Stated exercise
Give back an exact copy of the lines from the start of the material through the line bearing "# under the". Include both ends and nothing else.

Data
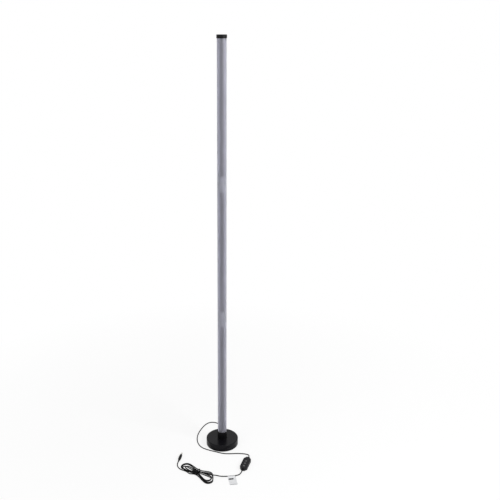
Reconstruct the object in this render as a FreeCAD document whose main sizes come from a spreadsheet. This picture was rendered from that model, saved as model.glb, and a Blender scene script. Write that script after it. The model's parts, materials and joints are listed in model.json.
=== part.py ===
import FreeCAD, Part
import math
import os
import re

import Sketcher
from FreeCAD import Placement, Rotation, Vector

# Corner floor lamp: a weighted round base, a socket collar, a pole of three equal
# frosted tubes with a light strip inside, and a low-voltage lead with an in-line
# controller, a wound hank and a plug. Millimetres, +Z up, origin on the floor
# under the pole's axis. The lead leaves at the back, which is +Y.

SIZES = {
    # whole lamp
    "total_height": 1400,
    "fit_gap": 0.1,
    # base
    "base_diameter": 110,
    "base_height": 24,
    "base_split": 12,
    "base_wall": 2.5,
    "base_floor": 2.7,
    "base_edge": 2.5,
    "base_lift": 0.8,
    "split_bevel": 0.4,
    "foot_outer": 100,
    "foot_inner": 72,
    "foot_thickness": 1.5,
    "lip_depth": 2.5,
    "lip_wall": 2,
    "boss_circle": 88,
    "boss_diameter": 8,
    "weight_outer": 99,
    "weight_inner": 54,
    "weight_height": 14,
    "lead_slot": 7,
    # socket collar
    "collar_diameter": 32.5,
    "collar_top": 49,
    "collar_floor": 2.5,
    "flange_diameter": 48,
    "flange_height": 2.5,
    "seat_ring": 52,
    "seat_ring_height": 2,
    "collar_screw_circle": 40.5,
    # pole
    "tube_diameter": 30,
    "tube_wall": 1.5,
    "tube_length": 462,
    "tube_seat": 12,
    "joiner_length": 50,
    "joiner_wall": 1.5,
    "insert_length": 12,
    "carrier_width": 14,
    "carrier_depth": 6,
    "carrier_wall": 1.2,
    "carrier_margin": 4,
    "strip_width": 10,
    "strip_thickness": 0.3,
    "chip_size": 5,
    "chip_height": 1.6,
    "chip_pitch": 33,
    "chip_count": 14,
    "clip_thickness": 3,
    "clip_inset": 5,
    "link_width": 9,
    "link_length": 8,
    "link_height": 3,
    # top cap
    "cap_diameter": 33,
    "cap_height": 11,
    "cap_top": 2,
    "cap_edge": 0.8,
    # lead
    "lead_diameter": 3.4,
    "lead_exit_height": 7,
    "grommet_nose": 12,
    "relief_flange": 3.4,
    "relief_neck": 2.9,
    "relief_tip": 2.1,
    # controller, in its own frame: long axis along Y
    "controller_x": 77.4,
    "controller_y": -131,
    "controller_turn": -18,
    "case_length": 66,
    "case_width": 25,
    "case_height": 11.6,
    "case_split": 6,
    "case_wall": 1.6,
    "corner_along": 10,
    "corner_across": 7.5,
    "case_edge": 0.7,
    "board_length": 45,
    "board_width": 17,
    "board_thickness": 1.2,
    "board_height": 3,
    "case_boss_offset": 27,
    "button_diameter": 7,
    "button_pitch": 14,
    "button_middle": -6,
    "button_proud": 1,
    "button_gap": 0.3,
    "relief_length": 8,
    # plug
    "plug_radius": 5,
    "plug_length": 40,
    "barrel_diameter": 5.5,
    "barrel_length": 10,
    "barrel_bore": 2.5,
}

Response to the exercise
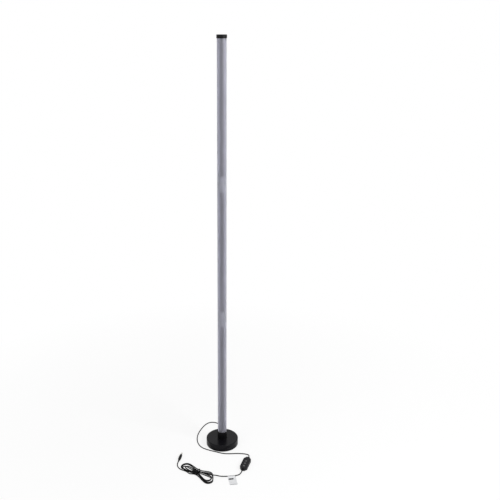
Reconstruct the object in this render as a FreeCAD document whose main sizes come from a spreadsheet. This picture was rendered from that model, saved as model.glb, and a Blender scene script. Write that script after it. The model's parts, materials and joints are listed in model.json.
=== part.py ===
import FreeCAD, Part
import math
import os
import re

import Sketcher
from FreeCAD import Placement, Rotation, Vector

# Corner floor lamp: a weighted round base, a socket collar, a pole of three equal
# frosted tubes with a light strip inside, and a low-voltage lead with an in-line
# controller, a wound hank and a plug. Millimetres, +Z up, origin on the floor
# under the pole's axis. The lead leaves at the back, which is +Y.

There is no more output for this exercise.